Political carcerality(ies) in Central, Eastern and Balkan Europe (20th-21st c.)

The Centre de Recherche Europes-Eurasie-CREE (Inalco), in partnership with the Société française d'histoire politique (SFHPo) and Sorbonne Nouvelle, is pleased to invite you to the study day: "Political carcerality(ies) in Central, Eastern and Balkan Europe (20th-21st c.)".
Statues en bronze entourées de bâtiment
Photo de la Prison de Sighet en Roumanie © Matthieu Boisdron‎

Scientific event summary

Conflicts and/or sudden, radical transformations of political regimes towards authoritarian experiments - a reality that particularly concerns Central, Eastern and Balkan Europe in the 20th century - are conducive to the emergence of political prisoners, From the revolutionary communist experiments at the end of the First World War, to the advent of fascist or dictatorial regimes in the 1930s, to the Sovietization of a large part of Europe after the Second World War. Depending on the situation or period under consideration, political carcerality can take a wide variety of forms.

Total or partial deprivation of freedom of movement is one of the most common means of political repression. Whether it takes the form of strict relegation or house arrest, and whether or not it is coupled with ill-treatment, it responds to a power's need to limit the effects of dissent on the social and political body over which it exercises its authority.

Discussions will examine the practices and conditions of political carcerality, as well as cases of assistance and solidarity towards political prisoners, the exploitation and uses of carcerality, its political and geopolitical stakes and, finally, its imaginaries and narratives.

Scientific event program

Thursday, November 6th, 2025 from 2.10pm to 4.30pm at Inalco

Maison de la Recherche - Auditorium Dumézil (2 rue de Lille Paris 7e)

1.45pm-2.10pm: Coffee reception.

2.10pm-2.20pm : Welcoming remarks: Étienne Boisserie and Christine Manigand.

2.20pm-2.30pm : Presentation of the day: Matthieu Boisdron and Lucie Raskin.

2.30pm-4.30pm: 1re session: Practices and conditions of political carcerality.

Chair: (to come)

  • Audrey KICHELEWSKI: Conditions of detention for "fascisto-Hitler criminals" in 1960s Poland (20 min).

15:10-15:20: Break.

  • Charlotte VILLARD: Political relegation in Albania during the Communist dictatorship: between control of social space and the collective experience of deportees (20 mn).
  • Oksana MITROFANOVA: Political prisoner(s) of members of the Ukrainian Helsinki Group (20 mn).

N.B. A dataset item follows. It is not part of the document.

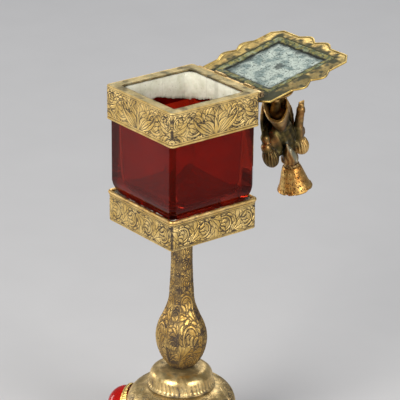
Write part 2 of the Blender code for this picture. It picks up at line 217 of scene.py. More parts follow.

Questions, exchanges, discussion (20 mn).

Friday, November 7th, 2025 from 9.30am to 6pm at Inalco

Maison de la Recherche - Auditorium Dumézil (2 rue de Lille Paris 7e)

9.am-9.30am: Coffee reception.

9.30am-10.50am: 2e session: Assistance and solidarity towards political prisoners.

Chaired by: Isabelle Davion

  • Clarisse BROSSARD: Moyshe Zilberfarb, from socialist revolutionary to enemy of the people: the prison tale of a Ukrainian Minister of Jewish Affairs (20 mins).
  • Gergely FEJERDY: Otto of Habsburg, spokesman for political prisoners through an examination of the particular case of Cardinal Mindszenty(20 mn).
  • Francesca PIANA, Anna SHAPOVALOVA: Care for political prisoners: the ICRC's missions in the USSR between the wars (20 mn).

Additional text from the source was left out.